“The Idealist,” my recent Slate profile of programmer and activist Aaron Swartz, who committed suicide on January 11, was already a very, very long story, but I wish I had gone into slightly greater depth about the specifics of some of the charges against Swartz, and whether or not those charges made sense.
Basically, Swartz was accused of illicitly accessing the computer network at the Massachusetts Institute of Technology, and—with the help of a simple computer program he wrote—using that network to download about 4.8 million academic journal articles from a subscription database called JSTOR. In the piece, I wrote that Alex Stamos, an independent expert retained by Swartz’s defense counsel, was prepared to argue that Swartz had tacitly been authorized to access MIT’s “extraordinarily open” computer network. Still, others have argued that, regardless of Stamos’s point, Swartz clearly and willfully violated JSTOR’s terms of service, which prohibited users from downloading with the help of scripts, bots, or other programs. But should this be considered criminal behavior?
The Computer Fraud and Abuse Act (CFAA), under which Swartz was charged, allows for the punishment of anyone who “accesses a protected computer without authorization, or exceeds authorized access,” in order to obtain information from a protected computer, or to fraudulently obtain materials worth more than $5,000. (According to the CFAA, which dates back to 1984, any computer “which is used in or affecting interstate or foreign commerce or communication” qualifies as a protected computer—so, basically, any computer with an Internet connection.) In its terms of service, JSTOR pretty clearly states that users are not authorized to use scripts, spiders, or bots. Yet a relatively recent Ninth Circuit en banc decision ruled that violating computer use policies shouldn’t be considered a federal crime.

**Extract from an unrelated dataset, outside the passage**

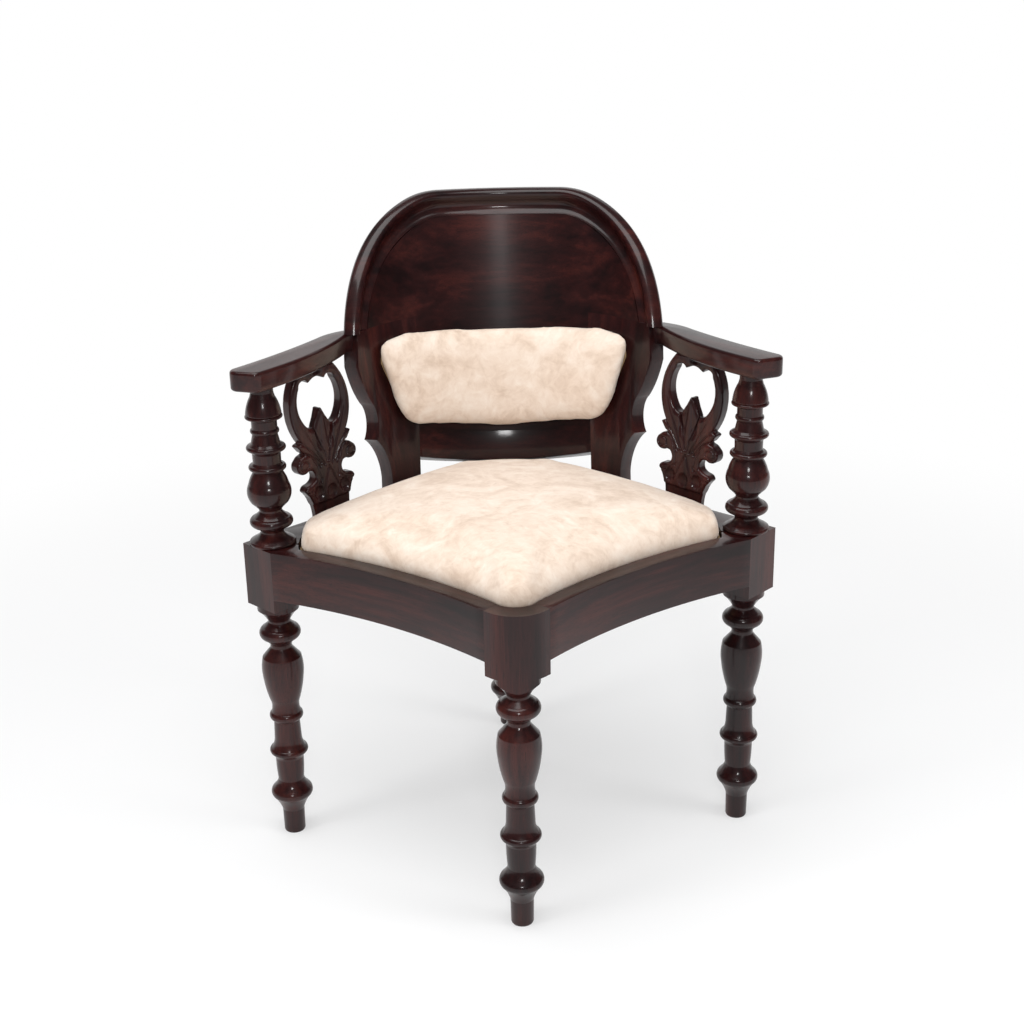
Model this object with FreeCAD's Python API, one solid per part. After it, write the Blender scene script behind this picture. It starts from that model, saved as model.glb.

In his April 10, 2012 opinion in United States v. Nosal, Chief Judge Alex Kozinski of the Ninth Circuit—a childhood hero of Swartz’s—found that “the phrase ‘exceeds authorized access’ in the CFAA does not extend to violations of use restrictions.” Wrote Kozinski:
Basing criminal liability on violations of private computer use polices can transform whole categories of otherwise innocuous behavior into federal crimes simply because a computer is involved. Employees who call family members from their work phones will become criminals if they send an email instead. Employees can sneak in the sports section of the New York Times to read at work, but they’d better not visit ESPN.com. And sudoku enthusiasts should stick to the printed puzzles, because visiting www.dailysudoku.com from their work computers might give them more than enough time to hone their sudoku skills behind bars.
Kozinski seems to be arguing that there’s a substantive difference between scaling a fence marked “No Trespassing” and ignoring the often-dense, legalistic language that appears in a pop-up box at the beginning of a computer session—and that people should not be subject to felony prosecution for those sorts of violations. To me, this is an intuitive and sensible take on this section of the CFAA; Orin Kerr at The Volokh Conspiracy called Kozinski’s opinion “superb and extremely insightful.” There are plenty of serious people who think that America’s computer crime laws are vague, outdated, and unduly harsh; the Nosal decision reads like an important validation of the argument that those laws should be changed.
The Nosal decision wasn’t immediately relevant to Swartz’s case, given that Swartz’s case was not in the Ninth Circuit. (Other circuits have different interpretations of the “exceeds authorized use” provision.) And it would be ridiculous to equate Swartz’s JSTOR stunt with visiting ESPN.com from your work computer (for one thing, visiting ESPN.com doesn’t involve obtaining materials worth over $5,000). But I still think Nosal is interesting, and helpful if you’re simply trying to understand why there’s been so much debate over the Swartz case—and why “he violated JSTOR’s TOS” isn’t the most convincing argument in favor of Swartz’s prosecution.